Historically, the flight crew has a very hierarchal structure. When it comes to it, the Captain’s word is the law. While it does makes sense, this can become an obstacle when the team find themselves in dire straits. Crew Resource Management focuses on breaking down that power structure among the team.

Flight attendant in an aircraft.

What it does is give room for more effective coordination and cooperation. This, in turn, enhances team performance when it matters the most. The chain of command and respect between the members is still there, but the barriers of the social structure are less strict.

5. Task allocation

To avoid unnecessary overloading, another skill area that CRM covers is task management and allocation.
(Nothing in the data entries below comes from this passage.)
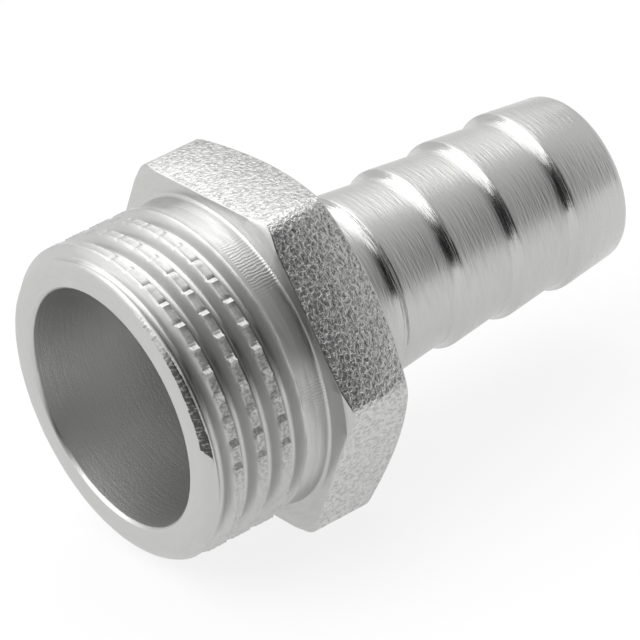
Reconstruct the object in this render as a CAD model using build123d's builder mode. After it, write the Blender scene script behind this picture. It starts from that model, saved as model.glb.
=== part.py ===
"""Male hose tail: a parallel pipe thread, a hexagon and a four-barb tail, all one turned piece.

All lengths are in millimetres. The piece lies along X with one flat of the hexagon up. The origin is
on the axis in the plane of the seat, the turned face of the hexagon that the thread screws in to.
The thread points to -X and the free end of the tail to +X.
"""

import os
from math import atan2, ceil, cos, degrees, radians, sin, tan

from build123d import *

# Pipe thread, right-handed, with flat crests and a root in three straight cuts
thread_pitch = 25.4 / 14
thread_diameter = 20.8
crest_width = 0.58
flank_angle = 27.5
root_radius = 0.3
root_flat = 0.26

# Where the full groove ends, measured from the seat and round from the top, and how it leaves
groove_end_length = 2.24
groove_end_angle = 144.0
runout_turns = 0.3
runout_rise = 1.1

# Threaded end, measured from the seat, and its front edge
thread_length = 9.0
front_round = 1.15
front_round_cuts = 3
neck_diameter = 20.36
neck_length = 1.84
neck_flare = 0.3

# Hexagon, with corners rounded and both sides turned to a chamfer
across_flats = 22.0
hexagon_length = 5.3
corner_radius = 1.4
seat_chamfer_diameter = 23.8
seat_chamfer_angle = 20.0
back_chamfer_diameter = 21.1
back_chamfer_angle = 25.0

# Barbed tail, measured from the seat to its free end
tail_length = 28.2
tail_base_diameter = 12.2
tail_end_diameter = 11.25
tail_flare = 0.4
barb_count = 4
barb_pitch = 4.65
last_ramp_length = 4.55
barb_diameter = 12.24
barb_land = 0.22
barb_shoulder = 0.27
barb_shoulder_angle = 60.0
barb_heel = 0.18
barb_heel_angle = 25.0
end_round = 0.5
end_round_cuts = 2

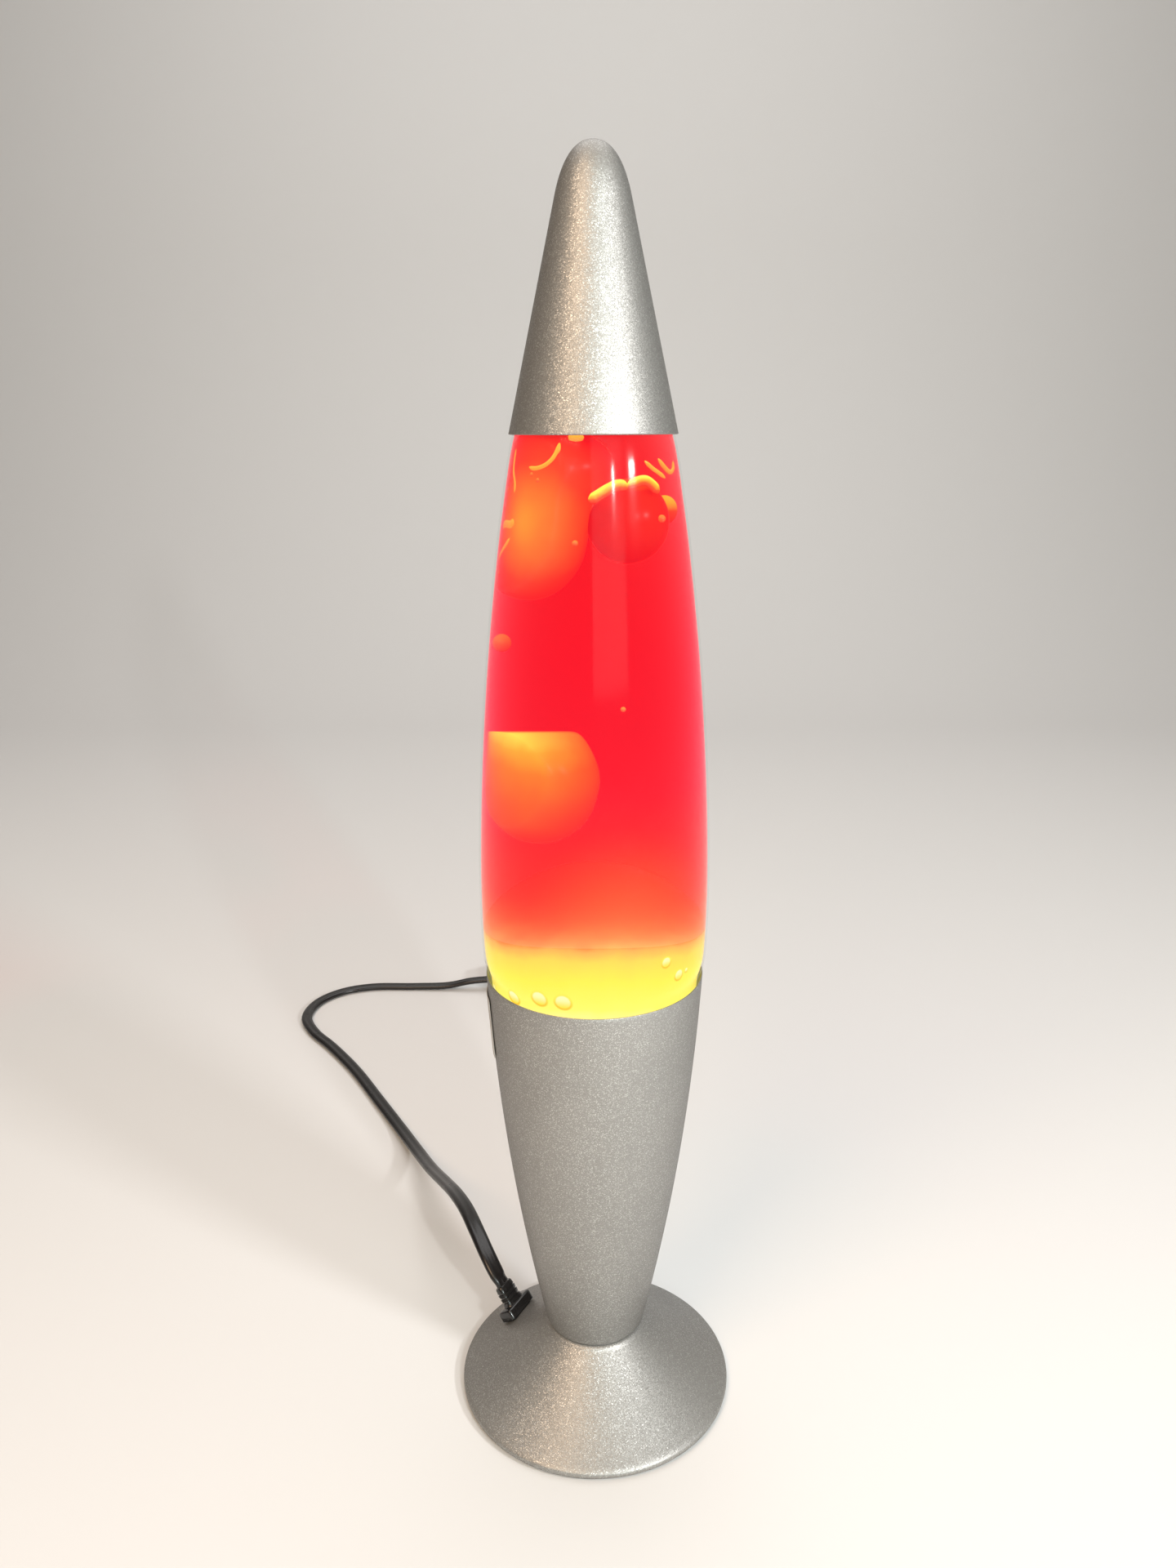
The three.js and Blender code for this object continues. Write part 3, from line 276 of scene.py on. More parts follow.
# %% The lead's skin
def twin_section(count=28):
    """Two round cores side by side in one skin: the mean of a flat oval and a squarer one, where the
    power of the sine sets how square it is, thinned in the middle by three tenths of a bell curve."""
    t = np.linspace(0, 2 * np.pi, count, endpoint=False)
    across = LEAD_WIDE / 2 * np.sign(np.cos(t)) * np.abs(np.cos(t)) ** 0.8
    pinch = 1 - 0.3 * np.exp(-((across / 0.75) ** 2))
    oval = LEAD_THICK / 2 * np.sin(t) * pinch
    squarer = np.abs(np.sin(t)) ** 0.72 * np.sign(np.sin(t)) * LEAD_THICK / 2
    return across, 0.5 * oval + 0.5 * squarer * pinch


def along_route(name, path, across, up, body):
    """A section carried along a path, its wide side kept level: across runs along Z x tangent."""
    tangent = np.gradient(path, axis=0)
    tangent /= np.linalg.norm(tangent, axis=1)[:, None]
    side = np.cross([0, 0, 1], tangent)
    side /= np.linalg.norm(side, axis=1)[:, None]
    lift = np.cross(tangent, side)
    grid = path[:, None] + across[None, :, None] * side[:, None] + up[None, :, None] * lift[:, None]
    return piece_from_grid(name, grid, body, crease=60)


lead = along_route("lead", route, *twin_section(), "root")
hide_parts("cord", "cord_to_coil", "cord_tail", "cord_coil")
print("lead faces", len(lead.data.polygons))

# %% [markdown]
# ## Finishes
# A small class wraps a socket so that shader maths reads as an expression. Each expression on
# values adds Math nodes; colours and directions go through Mix and Vector Math.


# %% Shader helper
class Link:
    """One output socket of a finish. Arithmetic on it adds a Math node and gives its output."""

    def __init__(self, finish, socket):
        self.finish, self.socket = finish, socket

    def math(self, operation, *others):
        """The output of a Math node fed with the values."""
        return self.finish.node("ShaderNodeMath", {"operation": operation}, *others)

    def __add__(self, other):
        return self.math("ADD", self, other)

    def __sub__(self, other):
        return self.math("SUBTRACT", self, other)

    def __mul__(self, other):
        return self.math("MULTIPLY", self, other)

    def __truediv__(self, other):
        return self.math("DIVIDE", self, other)

    def __pow__(self, other):
        return self.math("POWER", self, other)

    def __rsub__(self, other):
        return self.math("SUBTRACT", other, self)

    def __rtruediv__(self, other):
        return self.math("DIVIDE", other, self)

    __radd__, __rmul__ = __add__, __mul__

    def clipped(self):
        """The value held between 0 and 1."""
        return self.finish.node("ShaderNodeClamp", {}, self, 0, 1)

    def ramp(self, *stops):
        """A colour for the value: stops are (place, (red, green, blue))."""
        return self.finish.node("ShaderNodeValToRGB", {"stops": stops}, self)

    def rise(self, low, high):
        """0 below low, 1 above high, and an even S curve between."""
        return self.finish.node(
            "ShaderNodeMapRange", {"interpolation_type": "SMOOTHSTEP"}, self, low, high, 0, 1
        )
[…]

Dividing up responsibilities among the team members to reach their goals effectively is key here.

6. Leadership

Despite promoting breaking down the hierarchy aboard an aircraft, Crew Resource Management also supports effective leadership. Among many other things, pilots have to be good leaders. Their position here is to effectively organize and manage the resources available for the job to be completed. Effective leaders equal effective crew, which as a result, ups the team performance.

Bottom line

The importance of Crew Resource Management in aviation cannot be understated. Good cognitive and interpersonal skills are essential in maintaining safety in the skies and on ground. It is important to remember that both technical and soft skills define a good pilot and a cabin crew member. The combination of these skills help mitigate possible risks while operating a flight.

The line between digitization in aviation to reduce human error and the need for human supervision to catch nuances automated processes can’t is a fragile one. In a way, one cannot exist without the other, and maintaining your interpersonal skills sharp can be the determining factor when it comes to highly stressful situations.